→ DIRECTION
Show all lines from the listing below that contain "picture".

---+---

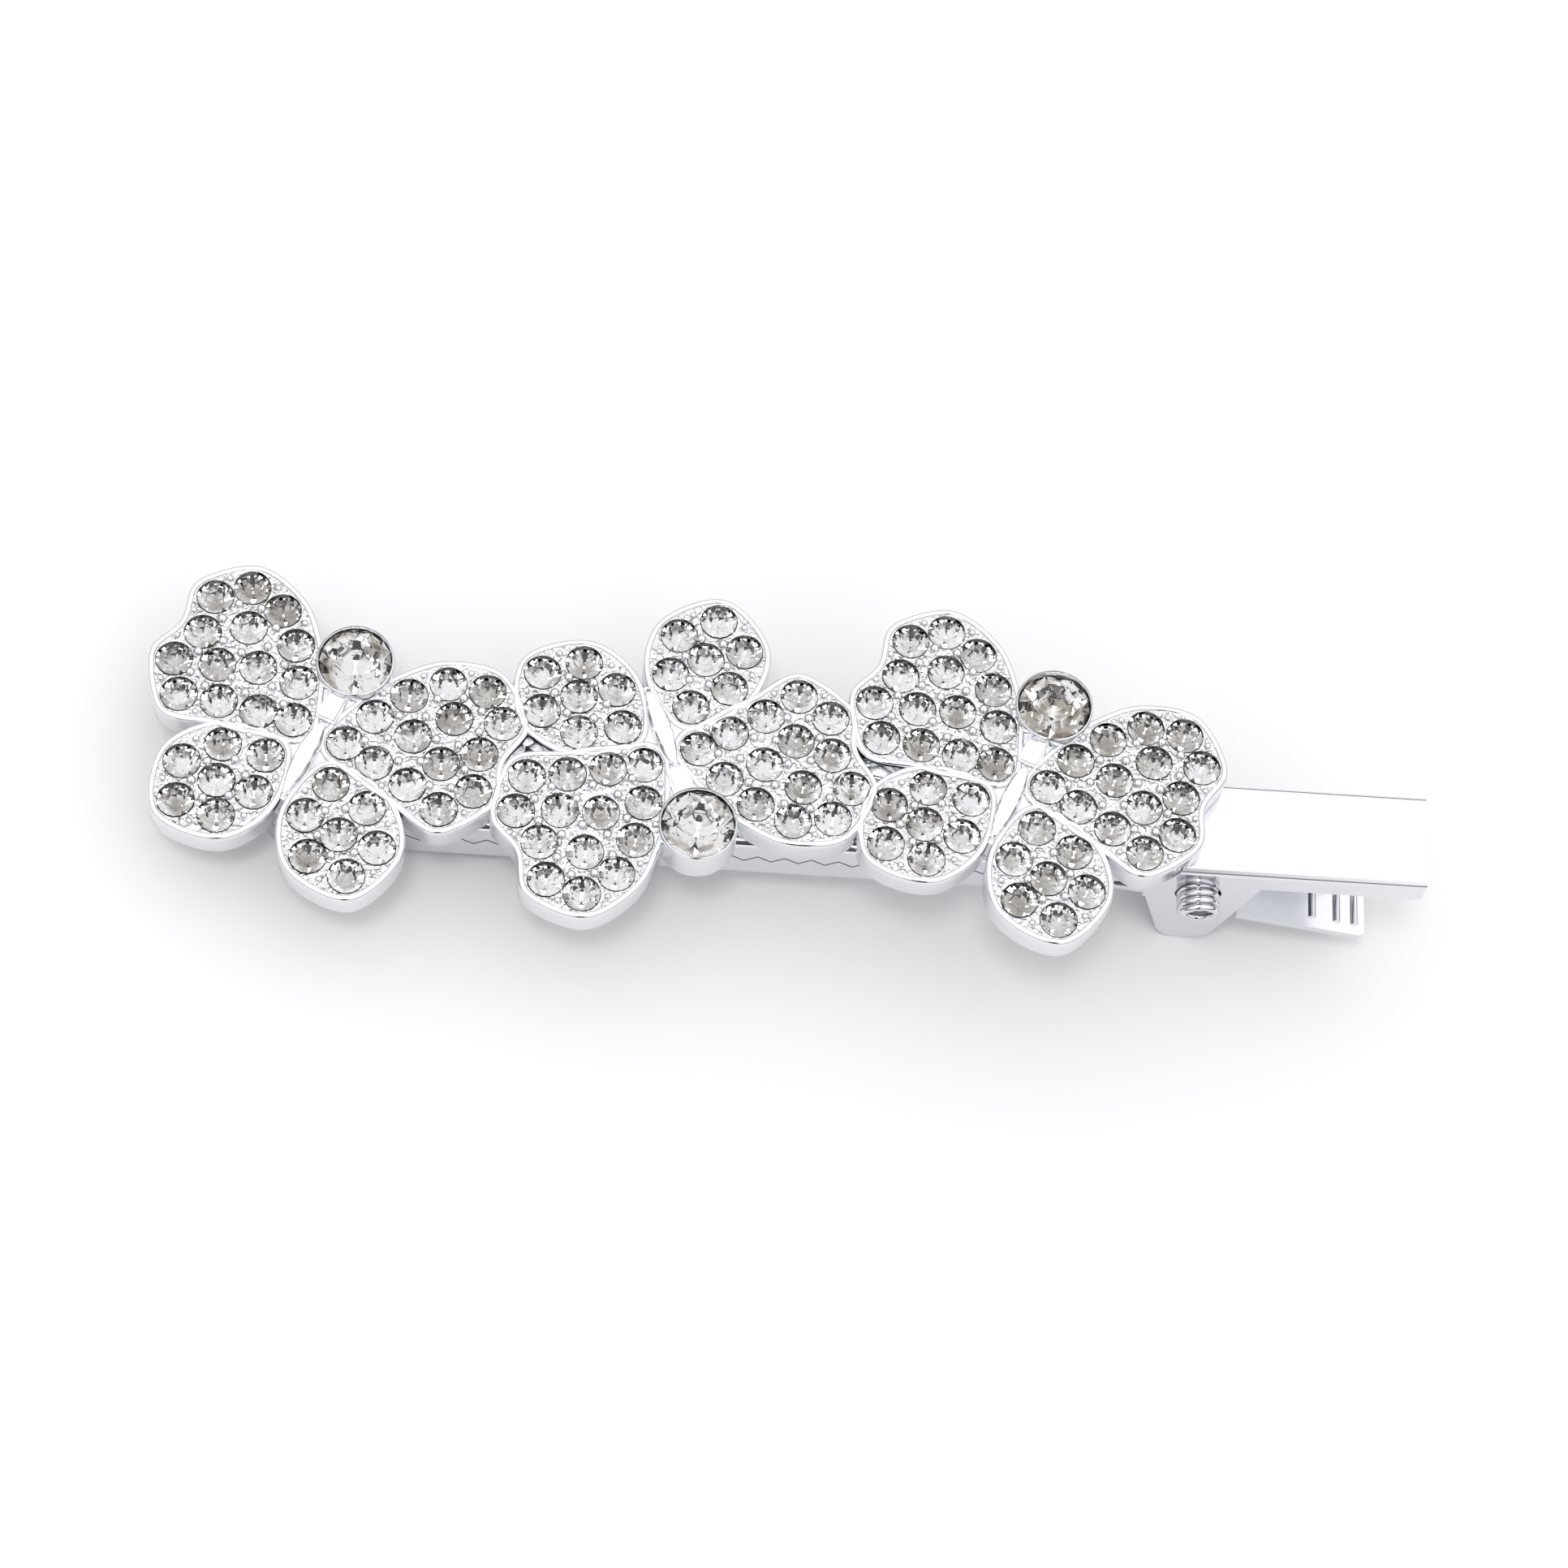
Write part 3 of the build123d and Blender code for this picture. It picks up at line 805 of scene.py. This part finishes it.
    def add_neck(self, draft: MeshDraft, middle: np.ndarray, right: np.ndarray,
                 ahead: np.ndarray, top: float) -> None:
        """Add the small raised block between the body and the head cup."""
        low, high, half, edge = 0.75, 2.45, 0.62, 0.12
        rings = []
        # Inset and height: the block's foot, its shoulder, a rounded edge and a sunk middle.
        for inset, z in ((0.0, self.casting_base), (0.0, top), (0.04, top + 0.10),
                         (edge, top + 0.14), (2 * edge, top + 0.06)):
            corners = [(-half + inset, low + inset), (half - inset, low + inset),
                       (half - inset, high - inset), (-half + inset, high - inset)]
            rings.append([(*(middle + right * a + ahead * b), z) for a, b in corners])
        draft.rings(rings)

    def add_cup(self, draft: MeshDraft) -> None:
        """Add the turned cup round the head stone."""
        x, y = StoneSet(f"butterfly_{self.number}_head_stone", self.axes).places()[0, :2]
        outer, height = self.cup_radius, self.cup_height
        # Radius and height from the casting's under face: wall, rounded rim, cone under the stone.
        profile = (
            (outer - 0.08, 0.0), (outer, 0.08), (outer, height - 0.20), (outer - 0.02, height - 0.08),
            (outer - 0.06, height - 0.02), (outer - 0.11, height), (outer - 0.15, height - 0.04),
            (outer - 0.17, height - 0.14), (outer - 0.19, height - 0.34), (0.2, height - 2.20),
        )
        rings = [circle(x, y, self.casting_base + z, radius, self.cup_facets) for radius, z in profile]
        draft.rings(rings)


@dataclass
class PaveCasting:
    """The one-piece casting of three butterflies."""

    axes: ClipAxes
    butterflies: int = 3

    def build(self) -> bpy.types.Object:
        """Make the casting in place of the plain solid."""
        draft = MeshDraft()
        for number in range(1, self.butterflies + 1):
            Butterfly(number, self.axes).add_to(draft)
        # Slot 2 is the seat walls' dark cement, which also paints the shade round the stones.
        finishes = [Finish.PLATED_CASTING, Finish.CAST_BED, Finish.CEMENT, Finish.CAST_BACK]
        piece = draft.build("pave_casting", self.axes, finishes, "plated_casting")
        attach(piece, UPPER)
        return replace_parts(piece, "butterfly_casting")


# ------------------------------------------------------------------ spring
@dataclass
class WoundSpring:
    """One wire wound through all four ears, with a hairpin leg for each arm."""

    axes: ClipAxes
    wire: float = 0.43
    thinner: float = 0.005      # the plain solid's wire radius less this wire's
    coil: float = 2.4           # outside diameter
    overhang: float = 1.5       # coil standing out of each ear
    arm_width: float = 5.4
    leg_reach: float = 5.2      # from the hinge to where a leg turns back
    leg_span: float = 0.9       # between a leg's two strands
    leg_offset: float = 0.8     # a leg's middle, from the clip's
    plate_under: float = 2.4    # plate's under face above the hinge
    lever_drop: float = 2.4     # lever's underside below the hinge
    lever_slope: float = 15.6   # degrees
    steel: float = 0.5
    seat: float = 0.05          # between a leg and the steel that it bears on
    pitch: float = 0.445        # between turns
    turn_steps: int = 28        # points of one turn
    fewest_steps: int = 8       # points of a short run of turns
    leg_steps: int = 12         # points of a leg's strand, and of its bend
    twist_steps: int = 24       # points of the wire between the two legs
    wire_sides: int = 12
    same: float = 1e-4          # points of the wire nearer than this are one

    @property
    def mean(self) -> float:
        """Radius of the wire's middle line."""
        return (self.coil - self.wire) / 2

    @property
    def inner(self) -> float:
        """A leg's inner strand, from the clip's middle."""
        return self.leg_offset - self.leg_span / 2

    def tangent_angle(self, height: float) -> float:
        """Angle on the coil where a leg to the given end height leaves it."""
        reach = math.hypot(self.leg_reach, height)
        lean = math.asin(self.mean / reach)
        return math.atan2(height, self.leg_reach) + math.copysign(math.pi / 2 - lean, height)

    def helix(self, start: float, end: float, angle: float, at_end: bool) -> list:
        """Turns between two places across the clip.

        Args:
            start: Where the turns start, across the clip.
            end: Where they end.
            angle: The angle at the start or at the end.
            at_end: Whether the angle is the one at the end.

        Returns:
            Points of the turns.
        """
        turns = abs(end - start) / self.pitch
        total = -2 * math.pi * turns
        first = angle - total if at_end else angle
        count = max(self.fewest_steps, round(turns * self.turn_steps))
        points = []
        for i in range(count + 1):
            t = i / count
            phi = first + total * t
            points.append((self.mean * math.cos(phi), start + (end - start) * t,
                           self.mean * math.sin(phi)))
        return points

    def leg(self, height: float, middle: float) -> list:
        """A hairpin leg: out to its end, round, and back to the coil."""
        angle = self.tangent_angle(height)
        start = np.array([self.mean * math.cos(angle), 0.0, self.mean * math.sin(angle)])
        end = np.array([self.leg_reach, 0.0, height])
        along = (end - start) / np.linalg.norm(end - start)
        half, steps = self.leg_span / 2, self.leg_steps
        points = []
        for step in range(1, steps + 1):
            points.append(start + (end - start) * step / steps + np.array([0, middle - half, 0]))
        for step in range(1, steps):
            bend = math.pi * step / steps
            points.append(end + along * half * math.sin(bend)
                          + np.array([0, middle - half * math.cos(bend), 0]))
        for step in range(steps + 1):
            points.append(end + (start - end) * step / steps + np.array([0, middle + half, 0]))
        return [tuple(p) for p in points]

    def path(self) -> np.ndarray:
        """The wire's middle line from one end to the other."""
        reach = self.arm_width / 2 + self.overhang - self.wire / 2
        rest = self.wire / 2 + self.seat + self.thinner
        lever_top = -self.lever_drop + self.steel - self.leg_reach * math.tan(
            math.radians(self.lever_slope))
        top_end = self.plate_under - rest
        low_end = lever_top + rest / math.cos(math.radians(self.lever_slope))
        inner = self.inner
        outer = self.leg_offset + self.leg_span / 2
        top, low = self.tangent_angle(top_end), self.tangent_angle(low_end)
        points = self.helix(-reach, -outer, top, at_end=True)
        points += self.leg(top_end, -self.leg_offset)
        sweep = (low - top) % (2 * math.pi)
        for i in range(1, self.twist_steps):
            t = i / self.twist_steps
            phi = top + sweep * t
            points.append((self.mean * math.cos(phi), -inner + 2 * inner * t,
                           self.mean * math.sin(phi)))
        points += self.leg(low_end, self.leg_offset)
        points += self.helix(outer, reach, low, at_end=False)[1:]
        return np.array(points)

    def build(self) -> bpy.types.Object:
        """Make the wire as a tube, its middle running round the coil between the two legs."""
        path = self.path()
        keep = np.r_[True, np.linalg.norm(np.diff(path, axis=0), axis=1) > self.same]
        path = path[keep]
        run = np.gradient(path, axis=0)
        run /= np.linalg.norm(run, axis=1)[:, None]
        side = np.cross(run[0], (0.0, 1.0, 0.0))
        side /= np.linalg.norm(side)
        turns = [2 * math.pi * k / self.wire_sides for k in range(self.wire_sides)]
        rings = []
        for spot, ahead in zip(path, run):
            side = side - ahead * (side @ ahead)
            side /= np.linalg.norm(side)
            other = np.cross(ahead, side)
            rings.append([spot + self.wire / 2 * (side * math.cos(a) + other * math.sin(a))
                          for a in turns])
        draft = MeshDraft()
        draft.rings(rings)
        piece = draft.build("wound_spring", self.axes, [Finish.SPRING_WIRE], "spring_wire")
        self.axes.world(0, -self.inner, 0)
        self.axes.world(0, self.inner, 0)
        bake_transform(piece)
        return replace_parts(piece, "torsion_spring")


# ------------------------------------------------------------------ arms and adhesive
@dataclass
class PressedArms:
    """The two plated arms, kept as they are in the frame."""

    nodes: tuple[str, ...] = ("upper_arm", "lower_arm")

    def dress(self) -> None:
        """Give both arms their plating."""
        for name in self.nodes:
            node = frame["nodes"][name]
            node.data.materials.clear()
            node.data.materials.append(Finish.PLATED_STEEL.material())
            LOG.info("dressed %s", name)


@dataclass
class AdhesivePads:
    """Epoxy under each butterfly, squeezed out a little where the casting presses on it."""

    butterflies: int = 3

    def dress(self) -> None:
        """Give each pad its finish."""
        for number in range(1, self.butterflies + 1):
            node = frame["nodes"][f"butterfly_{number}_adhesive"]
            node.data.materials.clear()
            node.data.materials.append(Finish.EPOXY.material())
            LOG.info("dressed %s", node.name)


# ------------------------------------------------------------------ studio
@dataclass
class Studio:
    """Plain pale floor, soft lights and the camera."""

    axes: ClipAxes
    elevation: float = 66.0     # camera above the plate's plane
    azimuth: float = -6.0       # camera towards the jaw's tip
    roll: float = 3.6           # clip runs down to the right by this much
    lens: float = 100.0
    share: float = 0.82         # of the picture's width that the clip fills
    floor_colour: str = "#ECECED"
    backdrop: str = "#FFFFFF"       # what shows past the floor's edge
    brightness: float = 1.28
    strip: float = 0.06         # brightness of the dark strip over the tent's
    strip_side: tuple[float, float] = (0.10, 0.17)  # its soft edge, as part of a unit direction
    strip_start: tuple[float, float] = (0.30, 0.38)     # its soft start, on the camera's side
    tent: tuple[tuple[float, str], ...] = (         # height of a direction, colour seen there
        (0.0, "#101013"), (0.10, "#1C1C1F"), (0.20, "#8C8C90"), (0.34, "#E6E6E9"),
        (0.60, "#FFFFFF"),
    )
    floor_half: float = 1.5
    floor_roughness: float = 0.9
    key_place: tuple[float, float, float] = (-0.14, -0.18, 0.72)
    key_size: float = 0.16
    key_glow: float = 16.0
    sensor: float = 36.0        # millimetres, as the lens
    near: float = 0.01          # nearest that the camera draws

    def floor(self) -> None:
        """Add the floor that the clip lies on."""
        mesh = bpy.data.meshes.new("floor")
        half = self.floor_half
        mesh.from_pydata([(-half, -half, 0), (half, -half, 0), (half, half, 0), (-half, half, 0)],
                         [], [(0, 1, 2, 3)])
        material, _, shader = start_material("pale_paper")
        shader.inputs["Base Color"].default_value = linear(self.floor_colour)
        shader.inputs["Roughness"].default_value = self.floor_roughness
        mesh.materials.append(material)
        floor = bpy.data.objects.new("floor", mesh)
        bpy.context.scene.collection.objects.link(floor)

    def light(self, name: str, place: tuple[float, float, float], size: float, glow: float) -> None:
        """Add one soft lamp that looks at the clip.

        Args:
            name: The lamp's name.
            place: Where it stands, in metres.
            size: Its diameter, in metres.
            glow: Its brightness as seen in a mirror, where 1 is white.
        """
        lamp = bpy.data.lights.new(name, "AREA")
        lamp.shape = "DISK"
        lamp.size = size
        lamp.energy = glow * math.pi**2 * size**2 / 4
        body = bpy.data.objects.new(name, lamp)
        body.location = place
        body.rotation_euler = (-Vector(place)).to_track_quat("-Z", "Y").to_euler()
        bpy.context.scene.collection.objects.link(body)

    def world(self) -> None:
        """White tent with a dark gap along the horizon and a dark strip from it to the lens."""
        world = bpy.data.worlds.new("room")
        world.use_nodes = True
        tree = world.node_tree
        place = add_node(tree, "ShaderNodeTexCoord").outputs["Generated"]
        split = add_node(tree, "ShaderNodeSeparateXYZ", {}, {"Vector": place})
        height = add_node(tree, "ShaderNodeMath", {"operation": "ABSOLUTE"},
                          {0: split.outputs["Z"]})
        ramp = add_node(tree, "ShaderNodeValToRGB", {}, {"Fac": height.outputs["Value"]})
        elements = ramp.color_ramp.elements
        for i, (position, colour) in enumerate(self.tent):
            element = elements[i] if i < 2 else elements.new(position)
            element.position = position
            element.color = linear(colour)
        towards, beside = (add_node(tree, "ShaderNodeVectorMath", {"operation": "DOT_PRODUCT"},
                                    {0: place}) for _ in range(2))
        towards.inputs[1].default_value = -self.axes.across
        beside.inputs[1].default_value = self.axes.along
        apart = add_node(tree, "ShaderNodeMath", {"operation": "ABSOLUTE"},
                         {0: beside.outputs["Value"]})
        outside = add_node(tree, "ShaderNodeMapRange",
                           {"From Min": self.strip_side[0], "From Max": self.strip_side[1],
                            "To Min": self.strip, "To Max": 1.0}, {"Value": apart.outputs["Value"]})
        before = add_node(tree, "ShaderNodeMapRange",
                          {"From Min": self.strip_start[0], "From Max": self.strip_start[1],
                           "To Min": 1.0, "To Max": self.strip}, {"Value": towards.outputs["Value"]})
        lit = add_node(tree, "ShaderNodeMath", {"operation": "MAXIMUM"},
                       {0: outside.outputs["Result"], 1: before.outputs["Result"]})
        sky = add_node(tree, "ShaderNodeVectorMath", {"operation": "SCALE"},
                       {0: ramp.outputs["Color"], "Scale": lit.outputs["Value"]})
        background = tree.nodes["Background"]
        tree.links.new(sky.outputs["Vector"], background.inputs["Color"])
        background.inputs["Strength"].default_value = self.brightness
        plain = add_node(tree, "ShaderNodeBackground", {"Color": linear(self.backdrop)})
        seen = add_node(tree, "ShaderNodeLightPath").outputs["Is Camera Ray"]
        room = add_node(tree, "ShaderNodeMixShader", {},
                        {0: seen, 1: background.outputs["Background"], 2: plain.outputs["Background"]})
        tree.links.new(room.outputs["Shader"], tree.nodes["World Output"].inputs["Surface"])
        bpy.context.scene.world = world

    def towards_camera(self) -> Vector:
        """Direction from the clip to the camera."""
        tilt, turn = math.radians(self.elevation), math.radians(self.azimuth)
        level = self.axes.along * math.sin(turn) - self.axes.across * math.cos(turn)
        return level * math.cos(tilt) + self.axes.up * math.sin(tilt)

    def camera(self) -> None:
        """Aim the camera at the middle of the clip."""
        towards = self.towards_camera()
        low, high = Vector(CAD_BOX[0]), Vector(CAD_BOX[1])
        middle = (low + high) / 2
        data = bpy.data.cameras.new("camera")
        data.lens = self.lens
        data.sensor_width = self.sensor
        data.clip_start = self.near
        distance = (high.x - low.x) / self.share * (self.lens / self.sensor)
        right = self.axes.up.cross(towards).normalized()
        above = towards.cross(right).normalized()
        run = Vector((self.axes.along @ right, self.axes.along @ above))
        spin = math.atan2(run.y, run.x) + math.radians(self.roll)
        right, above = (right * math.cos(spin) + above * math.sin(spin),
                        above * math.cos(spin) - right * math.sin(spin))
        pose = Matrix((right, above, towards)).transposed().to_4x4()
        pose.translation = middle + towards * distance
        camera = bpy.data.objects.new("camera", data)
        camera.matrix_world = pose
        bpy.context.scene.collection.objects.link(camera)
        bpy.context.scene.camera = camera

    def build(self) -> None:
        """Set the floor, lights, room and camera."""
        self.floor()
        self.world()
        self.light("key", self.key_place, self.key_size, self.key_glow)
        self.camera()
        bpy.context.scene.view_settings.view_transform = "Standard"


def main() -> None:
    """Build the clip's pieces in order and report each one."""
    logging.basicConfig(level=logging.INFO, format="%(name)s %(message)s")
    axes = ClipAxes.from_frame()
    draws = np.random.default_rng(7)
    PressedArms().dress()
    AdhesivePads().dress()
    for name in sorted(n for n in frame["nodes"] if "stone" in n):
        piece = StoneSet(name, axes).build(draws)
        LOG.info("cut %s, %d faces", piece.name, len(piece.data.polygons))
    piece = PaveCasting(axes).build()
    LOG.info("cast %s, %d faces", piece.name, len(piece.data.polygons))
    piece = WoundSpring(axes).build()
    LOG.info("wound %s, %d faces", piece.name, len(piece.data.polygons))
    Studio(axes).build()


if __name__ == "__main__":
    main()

---+---

→ RESULT
Write part 3 of the build123d and Blender code for this picture. It picks up at line 805 of scene.py. This part finishes it.
    share: float = 0.82         # of the picture's width that the clip fills